There are a number of designs which Breuer is often remembered for, throughout the admiration of Mid-Century modern furniture design. However, perhaps the crowning glory of his career came in the form of the Wassily Chair. While he was teaching at the Bauhaus, Breuer regularly rode his bicycle – an innocent pastime that inspired the singularly most important innovation in furniture of the twentieth-century. Breuer recognized that the tubular steel in his bicycle handlebars was both lightweight and strong at the same time, leading him to reason that if steel could be formed into handlebars, it could be formed into furniture.

Though the model for the Wassily Chair may be the over-stuffed club option, all that remains in Breuer’s design is the stunning outline, an elegant silhouette traced through the air in shining steel. The leather, or canvas seat seems to float effortlessly, ensuring that the sitter’s body doesn’t touch the steel framework. Breuer regarded the piece as his most extreme design. He described it as, “the least artistic, the most logical, the least cozy, and the most mechanical”. However, what he failed to note was that it also grew to be the most influential work he ever produced. Within a year of his first experimentation, other designers throughout the world were experimenting with tubular steel.

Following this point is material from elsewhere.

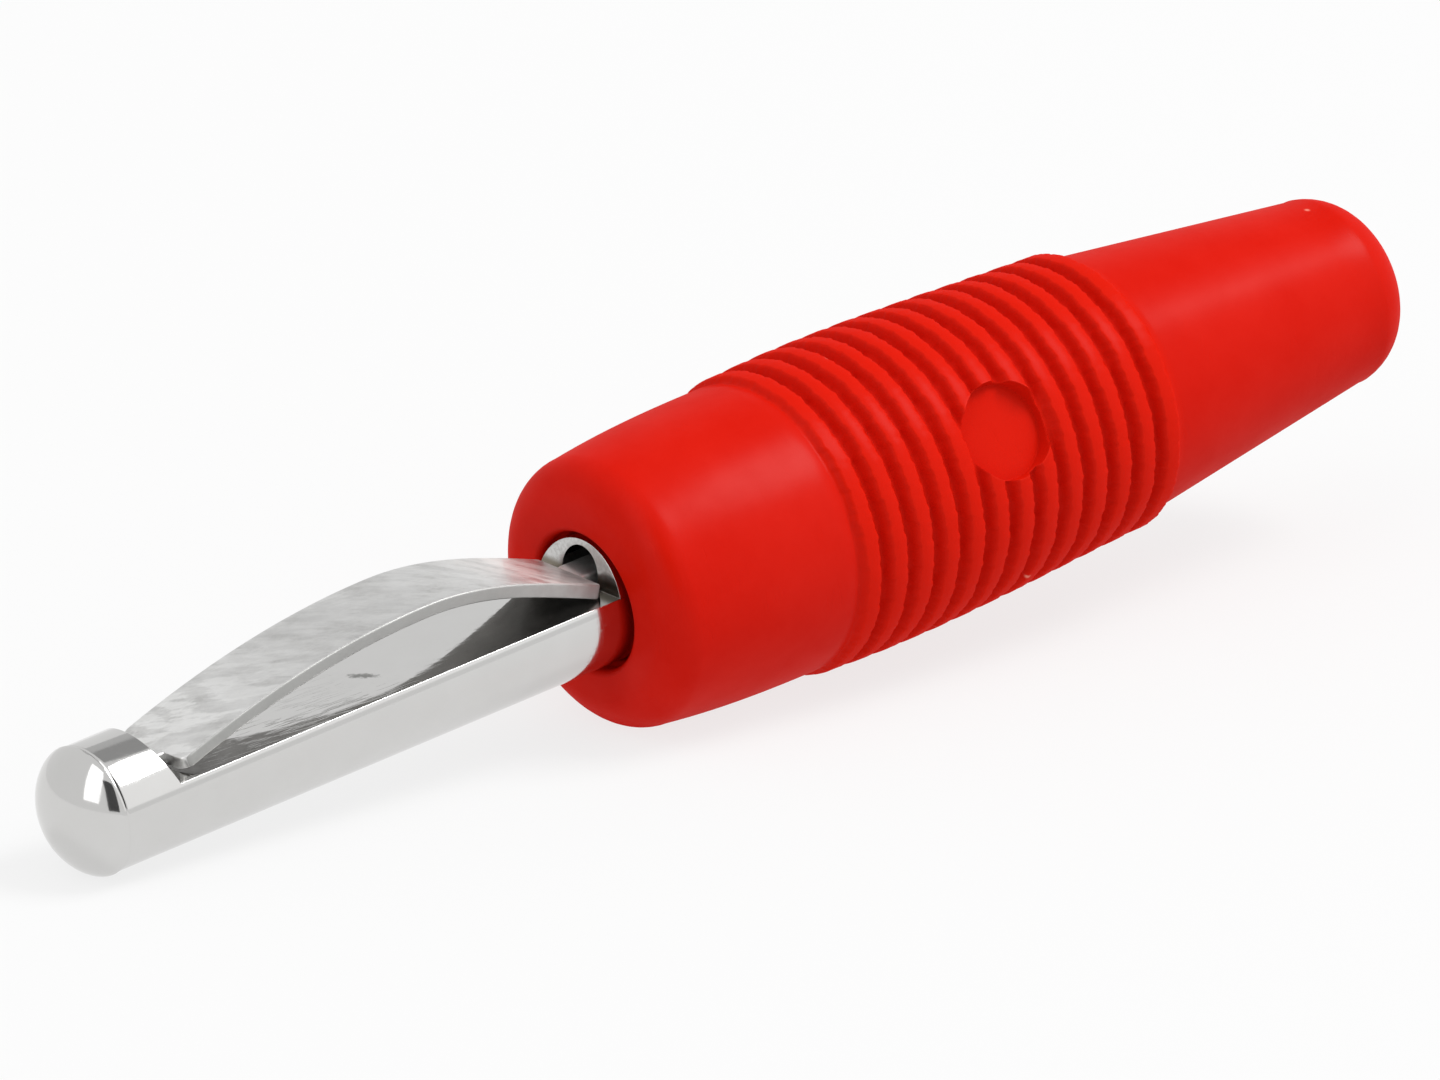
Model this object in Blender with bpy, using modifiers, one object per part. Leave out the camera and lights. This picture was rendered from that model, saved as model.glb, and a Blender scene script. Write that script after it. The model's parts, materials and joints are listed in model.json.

The chair got the name “Wassily” in honor of the painter, Kandinsky, a friend of Breuer, and a fellow instructor at Bauhaus. Though it was introduced to the world in 1926, the piece marked the birth of a new era in Mid-Century modern furniture design.

 

Marcel Breuer Laccio Nesting Table

Laccio Nesting Table

Like the Cesca and Wassily Chairs, the Laccio Tables sculpted by Marcel Breuer are an essential part of the tale of Mid-Century modern design. The use of tubular steel was intended to define sleek, polished lines through space, a concept that is exhibited beautifully in his collection of elementary nesting tables.

Breuer constructed the Laccio nesting tables as a pared-down industrial item that encompasses everything we seem to know about modernism today. As a piece, it combines perfectly with the Wassily Chair in a celebration of clean, lightweight lines. The clever, multipurpose creation of the Laccio nesting tables represent Breuer’s accomplished technique and rationalist aesthetic. As a concept, these tables, alongside other pieces of Marcel Breuer’s work with tubular steel, served to revolutionize the face of furniture construction, consequently inspiring generations of designers to come.

Impact of Marcel Breuer on the World Today

It’s fair to suggest that Marcel Breuer was, by far, one of the most influential leading figures in the realm of Mid-Century modern furniture design, and even architecture. Though he was born and raised in Hungary, he studied at the Bauhaus in Germany, before ultimately taking his place as the head of the furniture workshop between 1925 and 1928.

During his time as a valued instructor, Breuer discovered something new, by experimenting with the possibilities that could be achieved through the curvature of tubular steel. His exploration in this area in turn lead to various innovative furniture designs, including the “Wassily” club chair of legend. Throughout the 1930s, he continued to enhance his reputation by constructing pieces made of unusual materials for the time, including laminated wood and aluminum.

Innovations in design such as the Wassily and Cesca chairs that were introduced by Breuer altered the way that our century considered furniture, and the chances are that they will continue to have an impact on design in the years to come. Before Marcel Breuer had the daring and genius to start bending tubular steel into furniture and adding leather or fabric slings, we often saw furniture as something that had to be chunky, heavy, and voluminous. The introduction of the Wassily Chair introduced a new concept – that furniture could be something that was alive, light, and impossibly sleek.

Today, we see the impact of Marcel Breuer everywhere, in well-crafted versions of designs that have been carefully executed to his precise specifications, and even in crude imitations that are done in an attempt to capture something of his iconic style. It’s a tribute to these pieces that they never quite become boring to look at, regardless of how ubiquitous they have grown to be. Even the fact that they have become so common acts as a testament to Breuer’s ability to create a new tradition in the world of furniture.